We have a few rules that are set in stone to keep us on the straight and narrow here.
Everything goes on Basecamp. We don’t want any project related chat in people’s inboxes via direct email. If this happens it gets copied and pasted onto the Basecamp project.
If communication happens in inboxes, it might get lost. Having everything in Basecamp means that there’s a paper trail of everything we’ve talked about available at any time and all the right people have access.
To-dos for everything, else it’s easy to end up with big spirally threads that end up covering multiple subjects. These are painful and often cause confusion, especially when different conversations start to get mixed up.
We try and split out tasks into sets of to-dos that keep conversation around one topic and one set of deliverables. It’s also possible to assign people and set deadlines here, which is handy.
That’s it, there aren’t other rules. With these simple rules in place we’ve managed to fix the majority of repeating problems that we’ve experienced with clients over the years.
Of course it doesn’t work perfectly all the time, but with these in place we’ve made vast improvements from where we were.
Don’t forget to onboard
A UX agency may have used a tool for ages, but that’s not to say anyone else has ever heard of it.

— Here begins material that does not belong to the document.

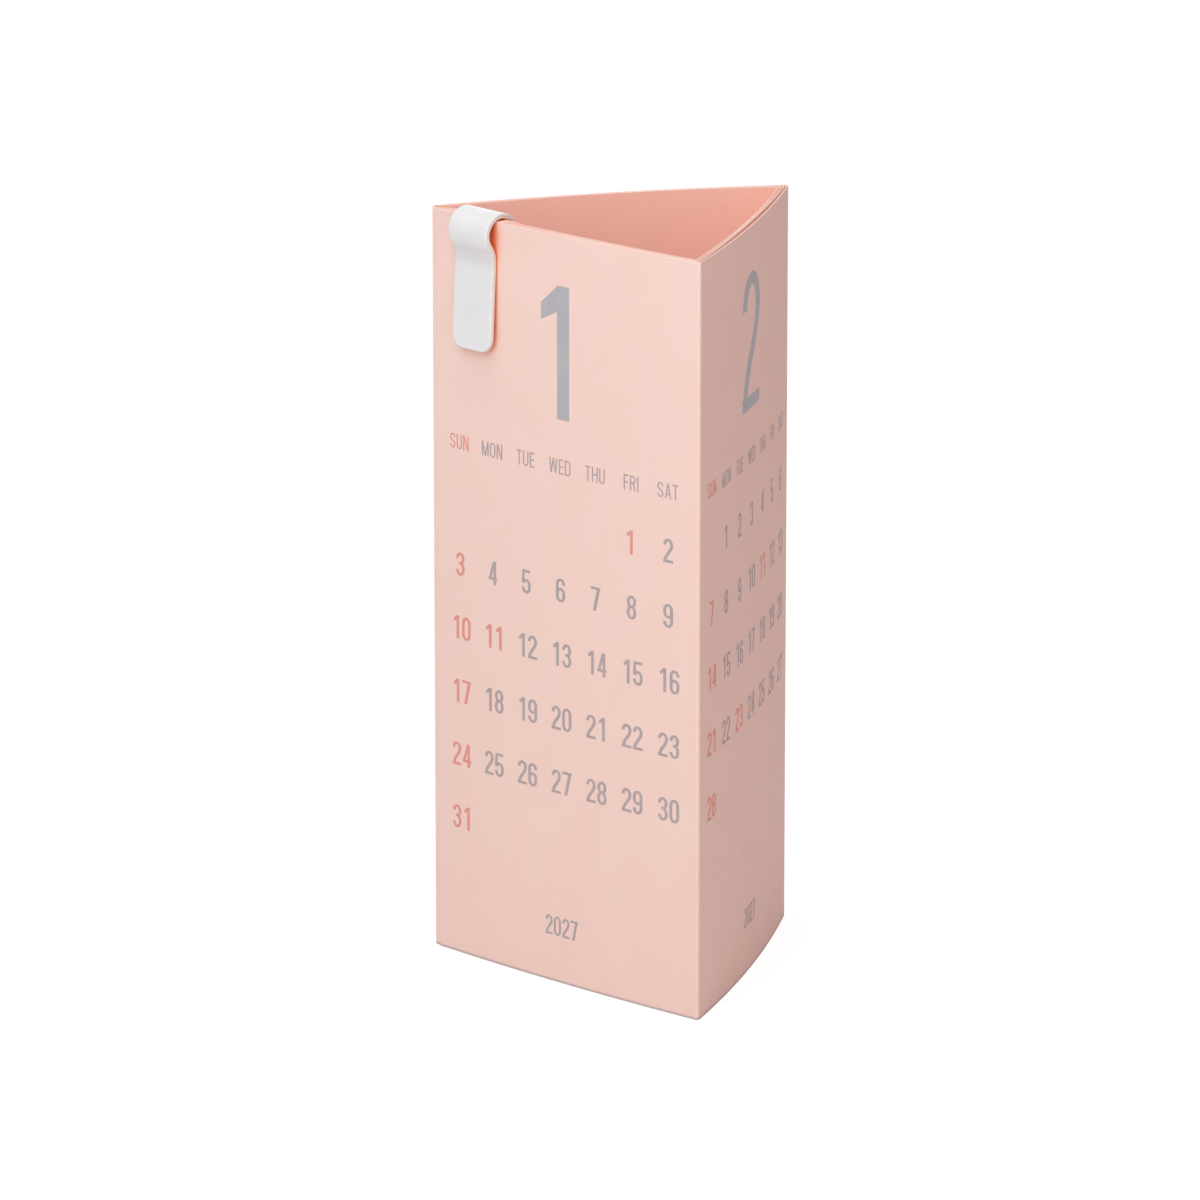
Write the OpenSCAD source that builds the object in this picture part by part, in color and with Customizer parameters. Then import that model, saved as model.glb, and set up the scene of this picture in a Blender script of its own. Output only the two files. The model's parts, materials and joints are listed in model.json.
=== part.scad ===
// Triangular desk calendar: four nested folded cards and a bent plastic clip that grips them.
// X runs along the January panel, Y away from it, Z up. The origin is the middle of the base.

/* [Cards] */
// Width of one side of the triangle, crease to crease
side_w = 100; // [80:1:160]
// Height of the cards
card_h = 206.2; // [175:0.1:300]
// Thickness of one card
card_t = 0.35; // [0.2:0.05:0.6]
// Radius of a crease, at the middle of the card
crease_r = 0.6; // [0.4:0.1:1.5]
// Length of the tab that tucks in behind the January panel
tab_l = 28; // [24:1:40]
// Distance from the left crease to the loose edge of the January panel
edge_inset = 2.8; // [2:0.1:6]

/* [Bows] */
// How far the January panel bows outwards
front_bow = 1.6; // [1:0.1:4]
// How far the February panel of the outer card bows outwards
right_bow = 2.3; // [1.6:0.1:4]
// How far the March panel bows outwards
rear_bow = 3.5; // [1:0.1:4]
// Air that opens behind the middle of the outer February panel
right_air = 0.8; // [0:0.1:1.2]

/* [Stack] */
// Air between two neighbouring cards at a crease
crease_gap = 0.25; // [0.1:0.05:0.5]
// Air between two cards that lie on each other
rub_gap = 0.05; // [0.02:0.01:0.1]

/* [Clip] */
// Width of the clip
clip_w = 15; // [10:0.5:20]
// Thickness of the strip that the clip is bent from
clip_t = 1.5; // [0.8:0.1:2]
// Distance from the left crease to the near side of the clip
clip_inset = 11.9; // [6:0.1:14]
// Length of each leg below the top edge of the cards
clip_leg = 35.8; // [25:0.1:60]
// Inner radius of the loop over the cards
loop_r = 4.3; // [3.5:0.1:7]
// Radius of the neck where a leg meets the cards, at the middle of the strip
neck_r = 6.5; // [2:0.1:8]
// Distance that the end of a leg flares off the cards
flare = 1.3; // [0.2:0.1:2]
// Radius of the corners at the end of a leg
clip_corner_r = 4; // [1:0.5:5]
// Air between the clip and the cards at the neck
grip_gap = 0.12; // [0.1:0.01:0.2]

/* [Print] */
// Thickness of the printed ink
ink_t = 0.05; // [0.03:0.01:0.1]
// Height of a month number
month_h = 36.6; // [20:0.1:50]
// Distance from the top edge to the top of a month number
month_top = 13.3; // [8:0.1:30]
// Height of a date
date_h = 6.7; // [4:0.1:9]
// Distance from the top edge to the middle of the first row of dates
date_top = 79; // [70:0.5:95]
// Distance from the bottom edge to the middle of the last row of dates
date_up = 38.5; // [28:0.5:60]
// Distance from a crease to the middle of the nearest column of dates
column_inset = 11.3; // [9:0.1:15]
// Height of the year
year_h = 5.4; // [3:0.1:8]
// Distance from the bottom edge to the middle of the year
year_up = 15.7; // [6:0.1:16]
// Sideways shift of the January print, towards the February panel
january_shift = 1.2; // [0:0.1:2]
// Sideways shift of the February print, towards the January panel
february_shift = 0.8; // [0:0.1:5]

/* [Hidden] */

CARDS = 4;
FRONT_STEPS = 15;
PANEL_STEPS = 8;
CREASE_STEPS = 4;
TAB_STEPS = 4;
LOOP_STEPS = 20;
NECK_STEPS = 7;
CORNER_STEPS = 6;
MONTH_STEPS = 4;
DATE_STEPS = 1;

CARD = [0.95, 0.80, 0.75];
WHITE = [0.95, 0.95, 0.94];
GREY = [0.66, 0.68, 0.73];
CORAL = [0.90, 0.52, 0.46];

// Unit vector at an angle
function dir(a) = [cos(a), sin(a)];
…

Again, the onus lies with design teams to provide the info needed to be able to use the tool effectively and follow any processes that are in place.
There’s a few ways to do this – a standard kick off mail/message/call, a video (or series of them) showing how the basics work or a more detailed document.
On that note though, the need to send large documents probably means the process is too complex. No one likes to read long files (other than our articles of course 😉) and the sad fact is recipients are likely to ignore them.
This goes both ways. If an agency is having to adapt to a client’s process and tools then this needs to be provided to them as well. If everyone’s singing from the same hymn sheet then things are much more likely to go smoothly.
“Where’s the link for…”
Each project has a unique set of requirements for feedback, sign-off and handoff. In the past, this had left us with an inconsistent end-product for how our work is left with the client, so it’s something we’ve invested some time in refining.
In lots of projects something we kept on hearing was “where’s the link for the wireframes” or “can you send over the link for the latest UI design”. We thought this was clear – it was all on Basecamp in a thread of its own – but for whatever reason, this hadn’t sunk in.
It was becoming frustrating from our side – needless to say it’s annoying to have to send over the same link several times. We wanted to find a solution that would work for everyone and result in successful communication, so we came up with something ultra-simple that would help.
What was it? A spreadsheet, of course.
On most of our larger projects we maintain a central spreadsheet full of all the flows, screens and other tasks we’re working on with links to wireframes and prototypes as well as updates on status and sign off.
As easy as pasting into a spreadsheet with no code required whatsoever, making it publicly accessible to our clients to engage with and give active feedback.
It requires some management but it’s paid off massively in the efficiency it brings to client comms. We refer to it in most meetings with the client so that they are completely aware of what it is and where to find it. One link to remember for all the links they’d ever need. Easy.
It might not be the sexiest of solutions but it didn’t need to be.
Remember, most people need to hear something 10 – 20 times before it is absorbed properly.
Successful communication isn’t a single tool
While it was tempting to make this article into a list of our most-used tools and shout about how great they are for successful communication, ultimately they aren’t what’s important.
Basecamp and spreadsheets work for us, but they might be a disaster for someone else’s project, and that’s absolutely fine.
What matters most is creating an ecosystem – however and wherever works – that means no-one is left wondering or searching, enabling product teams to get on with the real work of creating great things.